Выбрать главу

И зелье его снова не взяло. Оставалось надеяться на следующую попытку. Он почти конченый человек. Измотанный, истощённый, без денег, чтобы закинуться ещё порцией снадобья. Сколько там у него осталось? Двадцать баксов, что ли? Может, когда деньги кончатся, он сумеет вырваться от этих паразитов... вот что-то лопочет желтоглазый мужик средних лет, временами, абсолютно без повода, разражаясь ругательствами, точно больной синдромом Туретта, бросая на Гретхен сальные взгляды, лапая её пальцами, похожими на сосиски... Он и десяти футов не мог пройти, чтоб эта сволочь за ним не увязалась. Мерзкий урод Хардвик угнал его грузовичок... наверное, бомбит за деньги или просто обдирает, чтобы всё продать на запчасти, деталь за деталью...

Остатки курева выветрились из его головы, оставив напряжённую жёсткость в нервах и томительное, родственное похоти, ожидание следующей затяжки, как бы незначительны ни были уже шансы получить награду. В нём разверзалась саднящая яма депрессухи, он чувствовал себя мёрзлым и полым, вроде латунной статуэтки.

Почему я ещё не сдох, раз Констанс больше нет?

— Ты это флыфал? — спросил мужик. Как бишь его звать? Чарли? — Это воллевы?

Гретхен помотала головой.

— Копы сюда не суются. Не ссы.

Чарли тут же позабыл о своих тревогах, подобрал застрявшие меж половиц крупицы обвалившейся с потолка извёстки и принялся задумчиво перебирать их большим и указательным пальцами. Потом засунул в рот и стал жевать. Гарнер с трудом сдерживал охоту присоединиться к нему.

Надо отыскать барыгу, подумал Гарнер. Только так, чтоб он оказался безлошадный. Вмазать ему по башке бутылкой или чем, забрать его зелье и пушку. Так его либо убьют, либо... он разживётся денежкой. А на эту денежку купит себе ещё курева. И, может статься, получит приход. А если повезёт, то даже не один.

Он чувствовал, что умирает так, как умирала Констанс. Его медленно давило и размалывало, его рвало и резало на части. Это делали с ним крэк и кварталы Проектов.

Может быть, скоро всё кончится.

— Мы в полной жопе, — подытожила Гретхен, выскребая из трубки остатки зелья согнутой проволокой.

Гарнер снова поразился, как легко вернуло контроль над ним уличное зелье. Он ведь держался годами, следил за собой, учил других оставаться чистыми. Но кто посмеет бросить в него камень после того, что случилось с Констанс?
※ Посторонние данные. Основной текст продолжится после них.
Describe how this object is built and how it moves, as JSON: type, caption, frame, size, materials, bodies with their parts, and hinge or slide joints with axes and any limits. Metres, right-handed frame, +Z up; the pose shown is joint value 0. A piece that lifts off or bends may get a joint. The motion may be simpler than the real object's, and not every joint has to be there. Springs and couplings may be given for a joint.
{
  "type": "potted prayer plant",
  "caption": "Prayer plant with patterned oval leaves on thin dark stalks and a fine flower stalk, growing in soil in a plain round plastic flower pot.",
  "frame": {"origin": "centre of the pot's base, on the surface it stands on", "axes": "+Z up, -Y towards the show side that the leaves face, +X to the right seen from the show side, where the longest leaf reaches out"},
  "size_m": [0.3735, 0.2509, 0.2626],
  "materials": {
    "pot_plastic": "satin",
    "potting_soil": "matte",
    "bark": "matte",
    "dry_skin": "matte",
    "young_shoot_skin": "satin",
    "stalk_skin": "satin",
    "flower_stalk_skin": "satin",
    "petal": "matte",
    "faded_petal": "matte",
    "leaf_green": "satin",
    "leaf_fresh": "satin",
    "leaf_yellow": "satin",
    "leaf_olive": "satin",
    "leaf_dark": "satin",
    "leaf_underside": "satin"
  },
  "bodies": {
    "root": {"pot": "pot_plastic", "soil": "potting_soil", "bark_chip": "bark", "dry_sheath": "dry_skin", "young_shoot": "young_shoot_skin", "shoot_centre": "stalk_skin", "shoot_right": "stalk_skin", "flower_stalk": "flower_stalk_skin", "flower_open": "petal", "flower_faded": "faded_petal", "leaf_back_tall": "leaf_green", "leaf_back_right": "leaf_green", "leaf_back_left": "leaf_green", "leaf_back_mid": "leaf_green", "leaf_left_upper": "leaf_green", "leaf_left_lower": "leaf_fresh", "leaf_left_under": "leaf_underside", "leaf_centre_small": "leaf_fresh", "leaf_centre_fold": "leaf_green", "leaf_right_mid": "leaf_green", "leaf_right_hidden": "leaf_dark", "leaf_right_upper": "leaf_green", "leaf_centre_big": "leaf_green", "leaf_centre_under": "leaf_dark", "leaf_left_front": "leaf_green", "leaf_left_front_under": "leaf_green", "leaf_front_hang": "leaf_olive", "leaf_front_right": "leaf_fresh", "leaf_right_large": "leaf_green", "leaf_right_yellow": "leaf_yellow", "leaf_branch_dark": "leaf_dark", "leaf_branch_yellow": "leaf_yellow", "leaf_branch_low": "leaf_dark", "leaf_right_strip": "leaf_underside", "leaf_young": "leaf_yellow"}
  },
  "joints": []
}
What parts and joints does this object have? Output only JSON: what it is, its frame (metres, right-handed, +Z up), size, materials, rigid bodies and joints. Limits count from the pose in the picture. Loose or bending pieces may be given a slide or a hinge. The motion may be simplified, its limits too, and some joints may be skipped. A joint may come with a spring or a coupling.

О да. Сидевший в Гарнере наркоман увидел эту возможность и схватился за неё. Он вернулся на улицы. Годы службы священником словно испарились. С болезненной, как свежая мозоль, ясностью он постиг, что стал приходским исповедником наркош только потому, что решил выйти сухим из воды. Проповедуя заблудшим, он в действительности проповедовал самому себе. Он описал полный круг и вернулся туда, где темно, как у негра в заднице. Он испытал знакомое ощущение, став человеком-пепельницей, куда стряхивают всякий пережжённый сор и отхаркивают. В скором времени, неминуемо, ему настанет конец. Он сломается. Его выкинут в мусорную урну. Так случается всегда и с каждым. Он сумел подумать: Я знал, что со мной так произойдёт. Это происходит всегда и с каждым. Конечно, он знал. Во всяком случае, он встретит свой конец с открытыми глазами.

Но ему это не слишком помогало.

Крэк закончился, не считая, конечно, благоразумно запасённых в какой-то момент Гретхен с Чарли крошек. Нет смысла их клянчить. Крэка нет, и с этим надо смириться. Остались: трубка, комната и парочка паразитов в человечьих шкурах, которые звали себя Гретхен и Чарли. Ещё — четвёрка детей на полу.

Он увидел их словно бы новыми глазами. Дети. Он вроде бы ощутил, как они смотрят на незнакомцев, смалящих крэк глубокой ночью. Как лежат и смотрят с половиц. Никто не спал, потому что все знали: проще притвориться, будто спишь, иначе мерзавец Чарли разразится проклятьями и выбьет дерьмо у них из жоп.

Гарнера словно бейсбольной битой по голове шибанули. Он делает это с детьми. Он. Преподобный Гарнер. Он причастен к их беде, к их нищете. Он отдал свои деньги за облако грязного крэкового дыма, которым теперь вынуждены дышать дети.